The Bob Garfield appearance and the interview assignment showed the students that “unthinkable “things are indeed quite achievable. Also, feeling intimidated and uncertain needn’t be paralyzing. You’re 20 years old but you CAN operate and succeed on your own initiative in the wider world. (I suspect this kind of lesson is especially helpful for second-years who have yet to study abroad.) Famous authors, scholars, soldiers, journalists, civic leaders — they’re within your reach. They were 20 once, too.
To sum up, I think this kind of assignment could be useful in any number of courses at the College. And I will apologize in advance for what will likely sound like a rant, but we can easily and obliquely teach the students to think big and dream bigger by using unusual interview assignments or Zoom visits.
Like visits from working artists, musicians, dancers, theater/film folk. Historians, scientists, judges, journalists, engineers, novelists.
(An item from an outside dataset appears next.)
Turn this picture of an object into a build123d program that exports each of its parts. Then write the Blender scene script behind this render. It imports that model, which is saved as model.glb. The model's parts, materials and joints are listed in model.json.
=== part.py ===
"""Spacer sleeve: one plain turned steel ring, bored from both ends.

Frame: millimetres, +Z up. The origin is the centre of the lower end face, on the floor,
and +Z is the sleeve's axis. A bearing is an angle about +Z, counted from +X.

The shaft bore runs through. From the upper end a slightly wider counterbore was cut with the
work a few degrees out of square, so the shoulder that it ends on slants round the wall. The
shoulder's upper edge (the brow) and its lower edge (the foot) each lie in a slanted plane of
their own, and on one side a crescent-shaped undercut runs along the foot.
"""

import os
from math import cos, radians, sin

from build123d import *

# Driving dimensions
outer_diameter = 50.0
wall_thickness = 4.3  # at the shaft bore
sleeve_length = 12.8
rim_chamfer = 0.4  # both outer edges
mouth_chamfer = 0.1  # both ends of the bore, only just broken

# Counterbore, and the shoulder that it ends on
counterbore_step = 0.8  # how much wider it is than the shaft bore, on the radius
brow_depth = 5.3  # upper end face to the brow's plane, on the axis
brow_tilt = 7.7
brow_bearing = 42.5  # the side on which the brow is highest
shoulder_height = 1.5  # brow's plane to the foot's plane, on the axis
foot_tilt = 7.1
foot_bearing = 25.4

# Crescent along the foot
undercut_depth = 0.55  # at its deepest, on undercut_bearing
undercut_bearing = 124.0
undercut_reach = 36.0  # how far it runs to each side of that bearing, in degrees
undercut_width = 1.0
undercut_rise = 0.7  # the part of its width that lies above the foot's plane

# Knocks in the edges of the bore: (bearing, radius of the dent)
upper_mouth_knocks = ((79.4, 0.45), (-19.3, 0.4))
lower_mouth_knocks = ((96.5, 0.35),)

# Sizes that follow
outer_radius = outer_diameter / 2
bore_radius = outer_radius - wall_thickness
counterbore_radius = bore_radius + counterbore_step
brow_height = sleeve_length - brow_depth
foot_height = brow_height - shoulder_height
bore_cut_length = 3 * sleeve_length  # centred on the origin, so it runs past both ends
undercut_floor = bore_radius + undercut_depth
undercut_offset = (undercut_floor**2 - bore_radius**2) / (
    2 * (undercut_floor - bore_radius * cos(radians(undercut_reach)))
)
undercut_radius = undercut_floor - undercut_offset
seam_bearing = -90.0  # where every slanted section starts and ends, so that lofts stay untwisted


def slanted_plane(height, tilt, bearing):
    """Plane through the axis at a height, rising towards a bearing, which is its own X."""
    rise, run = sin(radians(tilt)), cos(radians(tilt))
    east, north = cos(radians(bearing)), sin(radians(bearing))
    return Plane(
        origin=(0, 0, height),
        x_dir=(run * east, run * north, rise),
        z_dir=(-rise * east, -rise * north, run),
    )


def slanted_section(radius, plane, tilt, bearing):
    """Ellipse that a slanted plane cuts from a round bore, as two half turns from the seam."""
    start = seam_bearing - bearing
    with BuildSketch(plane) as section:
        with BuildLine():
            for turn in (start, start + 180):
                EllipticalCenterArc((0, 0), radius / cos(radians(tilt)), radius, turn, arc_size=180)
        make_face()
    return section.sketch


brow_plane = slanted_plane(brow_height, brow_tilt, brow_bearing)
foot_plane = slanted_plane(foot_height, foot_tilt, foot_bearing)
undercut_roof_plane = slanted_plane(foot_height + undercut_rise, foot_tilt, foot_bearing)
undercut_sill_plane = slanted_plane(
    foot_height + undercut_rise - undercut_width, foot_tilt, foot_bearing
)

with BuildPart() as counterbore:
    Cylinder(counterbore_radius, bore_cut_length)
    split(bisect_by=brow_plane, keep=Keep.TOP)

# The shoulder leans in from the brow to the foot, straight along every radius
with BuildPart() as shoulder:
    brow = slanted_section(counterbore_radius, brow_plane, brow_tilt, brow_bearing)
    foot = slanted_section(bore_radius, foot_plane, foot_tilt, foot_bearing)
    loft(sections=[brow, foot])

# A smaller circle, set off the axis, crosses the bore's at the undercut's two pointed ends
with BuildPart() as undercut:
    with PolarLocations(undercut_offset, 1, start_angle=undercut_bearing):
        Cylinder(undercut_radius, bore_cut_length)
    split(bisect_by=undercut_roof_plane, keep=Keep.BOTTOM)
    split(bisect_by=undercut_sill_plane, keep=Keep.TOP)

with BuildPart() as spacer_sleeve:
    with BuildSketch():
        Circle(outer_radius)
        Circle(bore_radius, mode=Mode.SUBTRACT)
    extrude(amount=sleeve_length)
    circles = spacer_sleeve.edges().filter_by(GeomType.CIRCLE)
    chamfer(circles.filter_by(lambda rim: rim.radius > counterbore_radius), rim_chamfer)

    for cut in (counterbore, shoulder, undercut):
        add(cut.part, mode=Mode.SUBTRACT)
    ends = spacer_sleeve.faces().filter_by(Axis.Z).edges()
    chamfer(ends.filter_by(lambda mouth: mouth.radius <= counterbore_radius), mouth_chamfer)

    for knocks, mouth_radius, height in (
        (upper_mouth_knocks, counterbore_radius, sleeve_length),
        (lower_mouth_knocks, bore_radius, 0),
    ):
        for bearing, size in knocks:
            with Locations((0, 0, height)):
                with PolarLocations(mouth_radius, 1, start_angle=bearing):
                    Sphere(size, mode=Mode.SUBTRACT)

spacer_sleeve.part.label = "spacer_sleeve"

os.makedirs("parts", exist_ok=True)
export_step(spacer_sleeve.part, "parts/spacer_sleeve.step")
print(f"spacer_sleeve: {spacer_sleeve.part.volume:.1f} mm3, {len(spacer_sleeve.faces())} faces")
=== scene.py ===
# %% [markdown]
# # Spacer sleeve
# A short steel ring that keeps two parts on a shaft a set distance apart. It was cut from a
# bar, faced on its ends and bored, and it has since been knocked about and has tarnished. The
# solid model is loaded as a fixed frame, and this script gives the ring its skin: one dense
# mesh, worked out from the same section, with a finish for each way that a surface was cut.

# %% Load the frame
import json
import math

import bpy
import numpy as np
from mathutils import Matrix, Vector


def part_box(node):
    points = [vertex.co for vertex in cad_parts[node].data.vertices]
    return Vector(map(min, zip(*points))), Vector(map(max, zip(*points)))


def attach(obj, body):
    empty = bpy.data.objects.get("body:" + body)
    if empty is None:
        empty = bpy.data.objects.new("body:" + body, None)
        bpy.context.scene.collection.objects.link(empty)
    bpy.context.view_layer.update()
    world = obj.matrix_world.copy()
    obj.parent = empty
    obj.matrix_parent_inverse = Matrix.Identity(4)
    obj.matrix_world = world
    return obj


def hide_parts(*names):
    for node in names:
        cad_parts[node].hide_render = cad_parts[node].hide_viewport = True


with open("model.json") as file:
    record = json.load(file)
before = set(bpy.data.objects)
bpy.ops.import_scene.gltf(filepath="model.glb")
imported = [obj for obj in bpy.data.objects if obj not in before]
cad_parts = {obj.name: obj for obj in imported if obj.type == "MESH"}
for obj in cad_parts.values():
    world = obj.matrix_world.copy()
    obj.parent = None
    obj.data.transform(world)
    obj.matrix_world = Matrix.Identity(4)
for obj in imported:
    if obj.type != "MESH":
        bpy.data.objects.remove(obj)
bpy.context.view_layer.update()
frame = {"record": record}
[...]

Call up the U.S. poet laureate, or a former one. Try to land the head of design at Tesla, Ford or Shinola. Invite the winner of a Fields Medal to speak to a Math class. Get a Nobel laureate in economics like my friend Joe Stiglitz or Esther Duflo, who works in poverty alleviation. Zoom-interview an archeologist on site at a dig somewhere — Italy, China, Greece, Mexico.
Get the author of your class textbook to Zoom with you for an hour. We have supremely accomplished alumni in countless disciplines who would love to help out, too. Farmers and entrepreneurs. Interview a former soldier from the My Lai massacre, like the combat photographer who was there that day and blew the scandal open. (He’s 80 now and lives in Cleveland, by the way.) Call up the heads of Black Lives Matter, Planned Parenthood, the ACLU, the NRA. So many of these folks will happily and graciously talk to students or classes. We just have to ask.